A team of Spanish researchers has successfully reduced the size of bladder tumours in mice by 90 per cent through a single dose of urea-powered nanorobots.

Bladder cancer has one of the highest incidence rates in the world and ranks as the fourth most common tumour in men.

Despite its relatively low mortality rate, nearly half of bladder tumours resurface within 5 years, requiring ongoing patient monitoring.

Frequent hospital visits and the need for repeat treatments contribute to making this type of cancer one of the most expensive to cure.

While current treatments involving direct drug administration into the bladder show good survival rates, their therapeutic efficacy remains low.

In the study, published in the journal Nature Nanotechnology researchers used nanorobots -- tiny nanomachines consisting of a porous sphere made of silica. Their surfaces carry various components with specific functions.

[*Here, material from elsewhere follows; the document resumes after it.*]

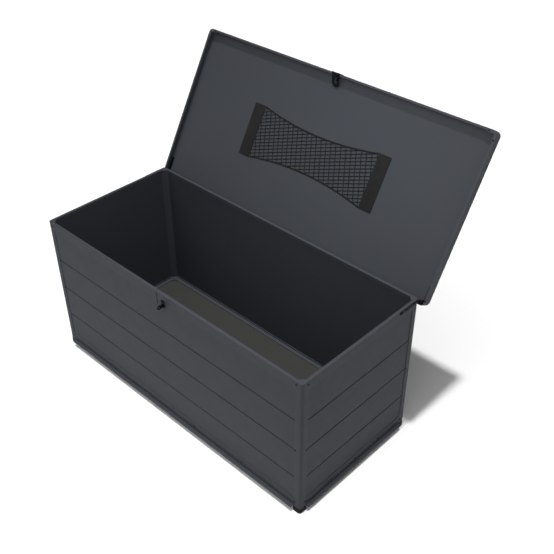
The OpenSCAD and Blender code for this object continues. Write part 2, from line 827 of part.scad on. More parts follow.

Among them is the enzyme urease, a protein that reacts with urea found in urine, enabling the nanoparticle to propel itself. Another crucial component is radioactive iodine, a radioisotope commonly used for the localised treatment of tumours.

These advancements aim to reduce the length of hospitalisation, thereby implying lower costs and enhanced comfort for patients, said the team led by those from the Institute for Bioengineering of Catalonia (IBEC) and CIC biomaGUNE in collaboration with the Institute for Research in Biomedicine (IRB Barcelona) and the Autonomous University of Barcelona (UAB) in Spain.

"With a single dose, we observed a 90 per cent decrease in tumour volume. This is significantly more efficient given that patients with this type of tumour typically have 6 to 14 hospital appointments with current treatments. Such a treatment approach would enhance efficiency, reducing the length of hospitalisation and treatment costs," said Samuel Sanchez, ICREA research professor at IBEC and leader of the study.

The next step, which is already underway, is to determine whether these tumours recur after treatment.

In previous research, the scientists confirmed that the self-propulsion capacity of nanorobots allowed them to reach all bladder walls.

This new study goes further by demonstrating not only the mobility of nanoparticles in the bladder but also their specific accumulation in the tumour. This achievement was made possible by various techniques, including medical positron emission tomography (PET) imaging of the mice, as well as microscopy images of the tissues removed after completion of the study.

The latter were captured using a fluorescence microscopy system developed specifically for this project at IRB Barcelona. The system scans the different layers of the bladder and provides a 3D reconstruction, thereby enabling observation of the entire organ.